I just do not get tying up 100s of K for a few hundred net monthly on small places. One trip down the 3 month tribunal/sheriff lane in Ontario and you wipe out an entire year of profit. I look for a balance of appreciation on making fair to average conditions buildings into mid to upper condition while making profit yearly as well. Double bang for the buck while mortgages are getting paid off.

I have no idea how old this post is, so forgive me if things are out of date. I’ve been toyin gwith buying a rental for years but never pulled the trigger. Today we have equity in our primary residence, cash in our TFSA, a strong income stream, and things are looking right.

I’ve been evaluating properties using the 1-to-3 rule which says rent over total purchase costs (including lawyers, property taxes, renos, etc. should be between 1 to 3 percent of purchase price. I think this is in line with your GRM.

I was looking at Windsor, and while the month-over-month returns are nice there, reselling looks difficult, and the renters seem… inconsistent. More appealing markets to me are GTA fringe communities (Hamilton, Oshawa, St. Catharines) where year over year property values are increasing by 3-5% making the equity side of the equation very palatable, and prices are within reach more easily than the urban core.
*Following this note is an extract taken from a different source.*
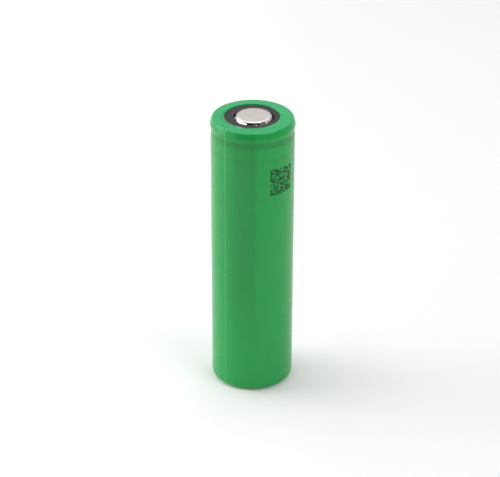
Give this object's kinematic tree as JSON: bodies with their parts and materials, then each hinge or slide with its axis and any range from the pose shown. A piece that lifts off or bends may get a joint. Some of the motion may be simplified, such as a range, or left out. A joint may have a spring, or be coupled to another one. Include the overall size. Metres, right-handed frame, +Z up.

Also appealing are outside the GTA markets with middle to small sized University towns. Places like Kingston, Peterborough, North Bay where the student turnover puts pressure on the rental market. Personally, I would not be interested in absentee-landlording a student rental, but I like the pressure students put on the rental market driving demand for traditional units.

Is anyone aware of a similar discussion site to deeper pockets where the focus is on the Canadian Landlord, and entering the game?